After Scott addressed the cameras, other elected Republicans wanted to follow suit — and they started calling Trump aides to arrange their trips. Sen. J.D. Vance (R-Ohio), who is among the contenders to be Trump’s running mate, showed up and later posted on social media about the “dingy court house with people like Alvin Bragg,” referring to the Manhattan district attorney who brought the case. Sen. Tommy Tuberville (R-Ala.) attended the same day and attacked the jurors for being “supposedly American.”

Tuberville later appeared on Newsmax and said he had gone to help Trump “overcome this gag order.” House Speaker Mike Johnson (R-La.) traveled to the trial as well. The House Freedom Caucus officially organized a trip to the courthouse.

There were implicit threats of violence. Rep. Matt Gaetz (R-Fla.) posted on social media a photo of himself outside the courtroom, directly behind Trump. “Standing back, and standing by, Mr.
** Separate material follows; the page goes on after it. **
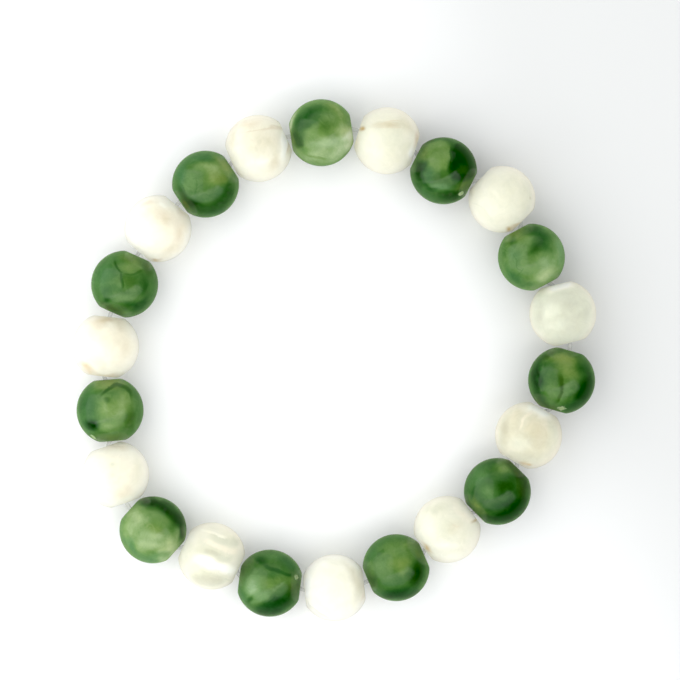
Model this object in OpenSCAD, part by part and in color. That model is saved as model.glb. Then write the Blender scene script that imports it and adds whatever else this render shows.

President,” Gaetz wrote, a caption that echoed comments Trump made shortly before the 2020 election to the Proud Boys, a far-right extremist group whose leaders were convicted of seditious conspiracy after the Jan. 6, 2021, attack on the Capitol.

At a Texas fundraiser last week, Trump told attendees: “Even if you have a landslide case, you could have the greatest case ever, and if you’ve got an Obama judge, it doesn’t matter what you had. … They are so dishonest. It’s so bad. The judiciary has got a problem.” (Both the hush money trial and the Georgia case feature state judges — New York’s appointed and Georgia’s elected — and the two federal cases involve a Trump-appointed judge and a Barack Obama-appointed judge.)

Hours before the New York jury began its deliberations, Trump posted on social media: “KANGAROO COURT!”

This followed a long riff at another fundraiser last week against the judicial system. “These are dirty players, these are bad players,” he said, according to attendees. “And then they call me a threat to democracy. [Biden’s] a threat to democracy.”